Als antragsberechtigte Beteiligte dürften angesichts der zur Auflösbarkeit der EWIV führenden Verstöße die folgenden Personen gelten:
▪ |
Mitglieder und Geschäftsführer der EWIV, |
▪ |
Arbeitnehmer und ggf. Arbeitnehmervertreter der EWIV, |
▪ |
von der EWIV beherrschte Unternehmen, |
▪ |
Darlehensgeber der EWIV und |
▪ |
Mitglieder einer anderen EWIV. |
Antragsberechtigte Behörden sind bspw.
▪ |
das Justizministerium in den Niederlanden und |
▪ |
die Bundesanstalt für Finanzdienstleistungsaufsicht in der Bundesrepublik Deutschland. |
Hinweis
Die nach Art. 32 Abs. 1 EWIV-VO auflösbare EWIV muss ihren Sitz nicht im Staat der antragsberechtigten Behörde haben. Die EWIV-VO regelt nicht die Zuständigkeit des Gerichts für die Entscheidung über die Auflösung der EWIV, sodass das zuständige Gericht anhand nationaler Rechtsvorschriften ermittelt werden muss. Nach den allgemeinen Grundsätzen des deutschen Zivilprozessrechts wäre das Gericht am Sitz der EWIV zuständig.

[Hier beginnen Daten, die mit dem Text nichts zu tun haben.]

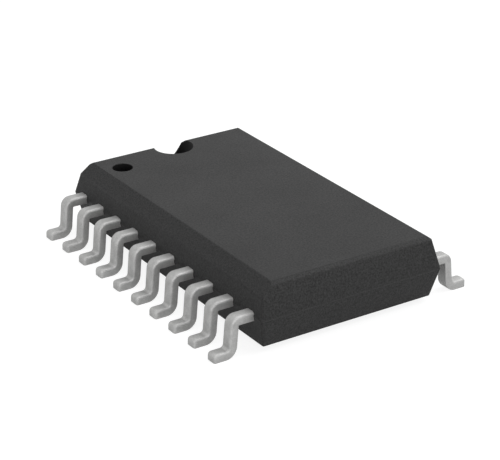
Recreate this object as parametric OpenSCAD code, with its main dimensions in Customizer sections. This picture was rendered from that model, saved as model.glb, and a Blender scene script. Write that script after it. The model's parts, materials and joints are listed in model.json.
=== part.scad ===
// Wide small-outline package, 20 gull-wing leads at 1.27 mm pitch.
// Millimetres. The origin is on the seating plane, under the middle of the
// package. +Z is up, +Y points to the notched end and -X is the side of pin 1.

/* [Moulded body] */
// Length of the body at its parting line
body_length = 12.9; // [12.6:0.05:13]
// Width of the body at its parting line
body_width = 7.49; // [7.4:0.01:7.6]
// Thickness of the body, underside to top face
body_thickness = 2.28; // [2.1:0.01:2.4]
// Height of the parting line above the underside
parting_rise = 1.1; // [1:0.01:1.2]
// Air gap between the seating plane and the underside
standoff = 0.23; // [0.1:0.01:0.3]
// Draft of the long sides, in degrees
side_draft = 12; // [5:0.5:15]
// Draft of the two end faces, in degrees
end_draft = 14; // [5:0.5:16]
// Width and height of the chamfer round the top face
top_chamfer = 0.12; // [0.05:0.01:0.2]
// Radius of the four upright corners
corner_r = 0.1; // [0.05:0.01:0.2]

/* [Pin 1 marks] */
// Width of the bevel along the pin 1 side, seen from above
bevel_width = 0.49; // [0.3:0.01:0.75]
// Height of that bevel
bevel_height = 0.44; // [0.25:0.01:0.6]
// Radius of the bevel's lower edge
bevel_edge_r = 0.15; // [0.05:0.01:0.3]
// Radius of the end notch at the top face
notch_r = 0.76; // [0.5:0.01:0.9]
// Depth of the end notch
notch_depth = 0.6; // [0.3:0.01:0.7]
// Draft of the notch wall, in degrees
notch_draft = 12; // [5:1:15]
// How far the notch's round floor runs out through the end face
notch_runout = 0.09; // [0.02:0.01:0.2]
// Distance of the notch's centre from the middle, away from pin 1
notch_offset = 0.26; // [0:0.01:0.3]
// Radius of the pin 1 dimple
dimple_r = 0.385; // [0.25:0.005:0.5]
// Depth of the pin 1 dimple
dimple_depth = 0.3; // [0.1:0.01:0.4]
// Distance of the dimple's centre from the pin 1 side of the body
dimple_from_side = 1.32; // [1.2:0.01:1.8]
// Distance of the dimple's centre from the end of the body
dimple_from_end = 1.44; // [1:0.01:1.8]

/* [Leads] */
// Number of leads along each long side
leads_per_side = 10; // [10:1:10]
// Pitch of the leads
pitch = 1.27; // [1.2:0.01:1.27]
// Overall width across the tips of the feet
tip_span = 10.64; // [10:0.01:10.65]
// Width of a lead outside the body
lead_width = 0.46; // [0.31:0.01:0.51]
// Thickness of the leadframe strip
strip_t = 0.32; // [0.2:0.01:0.33]
// Radius on the inside of the bend at the top of the riser
knee_r = 0.03; // [0.02:0.01:0.15]
// Radius on the inside of the bend above the foot
heel_r = 0.12; // [0.05:0.01:0.2]
// Lean of the riser away from upright, in degrees
riser_lean = 5; // [0:0.5:8]
// Length of the flat sole of a foot
foot_length = 0.5; // [0.4:0.005:0.8]

/* [Leadframe inside the body] */
// Straight length of a lead just inside the body
root_length = 0.3; // [0.2:0.05:0.4]
// Width of the locking wings
wing_width = 0.66; // [0.5:0.01:0.8]
// Length of the locking wings along the lead
wing_length = 0.4; // [0.3:0.05:0.5]
// Width of an inner finger
finger_width = 0.3; // [0.25:0.01:0.34]
// Pitch of the finger tips beside the pad
tip_pitch = 0.9; // [0.8:0.01:1]
// Gap between the finger tips and the die pad
tip_gap = 0.25; // [0.15:0.01:0.3]
// Width of the die pad
pad_width = 2.6; // [2.3:0.05:2.8]
// Length of the die pad
pad_length = 6.6; // [5.5:0.05:7]
// How far the die pad lies below the plane of the fingers
downset = 0.3; // [0.2:0.01:0.35]
// Width of a tie bar
tie_width = 0.4; // [0.3:0.01:0.6]
// Length along a tie bar over which it rises out of the downset
tie_ramp = 0.5; // [0.4:0.05:0.8]
// Moulding compound left between a tie bar and the end face
tie_cover = 0.15; // [0.1:0.01:0.3]

/* [Die and bond wires] */
// Width of the silicon die
die_width = 1.9; // [1.5:0.05:2.2]
// Length of the silicon die
die_length = 3.9; // [3.6:0.05:4.4]
// Thickness of the silicon die
die_t = 0.3; // [0.2:0.01:0.35]
// Thickness of the adhesive under the die
attach_t = 0.03; // [0.02:0.005:0.05]
// Border of adhesive round the die
attach_border = 0.08; // [0.04:0.01:0.12]
// Diameter of a bond wire
wire_d = 0.033; // [0.025:0.001:0.034]
// Diameter of the flattened bond at each end of a wire
bond_d = 0.09; // [0.08:0.005:0.12]
// Height of that bond
bond_h = 0.04; // [0.035:0.005:0.06]
// Height to which a wire rises above the die
loop_height = 0.25; // [0.2:0.01:0.35]
// Share of a wire's run over which it stays level
level_share = 0.35; // [0.2:0.05:0.5]
// Pitch of the bonds along the die
bond_pitch = 0.36; // [0.3:0.01:0.38]
// Distance from a bond to the long edge of the die
bond_inset = 0.12; // [0.08:0.01:0.2]
// Distance from a finger's tip to the wire's stitch on it
stitch_inset = 0.15; // [0.1:0.01:0.2]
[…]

(2) Freiwillige Auflösung durch gerichtliche Entscheidung
Rz. 1512
Auf Antrag eines Mitgliedes kann das Gericht die Auflösung der Vereinigung aus wichtigem Grund aussprechen (Art. 32 Abs. 2 EWIV-VO). Auch nach deutschem Recht können nur die Gesellschafter die Auflösungsklage erheben (§ 139 Abs. 1 HGB). Nach deutschem Recht läge ein solcher wichtiger Grund insb. dann vor, wenn ein anderer Gesellschafter eine ihm nach dem Gesellschaftsvertrag obliegende wesentliche Verpflichtung vorsätzlich oder grob fahrlässig verletzen oder wenn die Erfüllung einer solchen Verpflichtung unmöglich würde (§ 139 Abs. 2 HGB). Die Auflösung der EWIV liegt letztlich im pflichtgemäßen Ermessen des Gerichts. In diesem Zusammenhang ist wie immer zu beachten, dass der Bestand von einmal existierenden EWIV möglichst geschützt werden soll (Bestandsschutz). Die letzte Instanz für die Auslegung des unbestimmten Rechtsbegriffs des "wichtigen Grundes" ist der EuGH.
Rz. 1513
Ein Mitgliedstaat kann vorsehen, dass das Gericht auf Antrag einer zuständigen Behörde die Auflösung einer Vereinigung, die ihren Sitz in dem Staat dieser Behörde hat, in den Fällen aussprechen kann, in denen die Vereinigung durch ihre Tätigkeit gegen das öffentliche Interesse dieses Staates verstößt, sofern diese Möglichkeit in den Rechtsvorschriften dieses Staates für eingetragene Gesellschaften oder andere juristische Einheiten, die diesen Rechtsvorschriften unterliegen, vorgesehen ist (Art. 32 Abs. 3 EWIV-VO).
Der nationale Gesetzgeber darf von dieser Regelungsermächtigung der EWIV-VO also nur insoweit Gebrauch machen, als die entsprechenden Vorschriften auch für seine eigenen nationalen Gesellschaftsformen gelten, also nicht diskriminierend wirken. Die entsprechende Regelung etwa für deutsche GmbH könnte sich in § 62 GmbHG finden. Danach kann die GmbH ohne Anspruch auf Entschädigung aufgelöst werden, wenn sie das Gemeinwohl dadurch gefährdet, dass die Gesellschafter gesetzwidrige Beschlüsse fassen oder gesetzwidrige Handlungen der Geschäftsführer wissentlich geschehen lassen. Das Verfahren und die Zuständigkeit der Behörden richten sich nach den für streitige Verwaltungssachen landesgesetzlich geltenden Vorschriften. Der deutsche Gesetzgeber hat von der Regelungsbefugnis des Art. 32 Abs. 3 EWIV-VO jedoch keinen Gebrauch gemacht.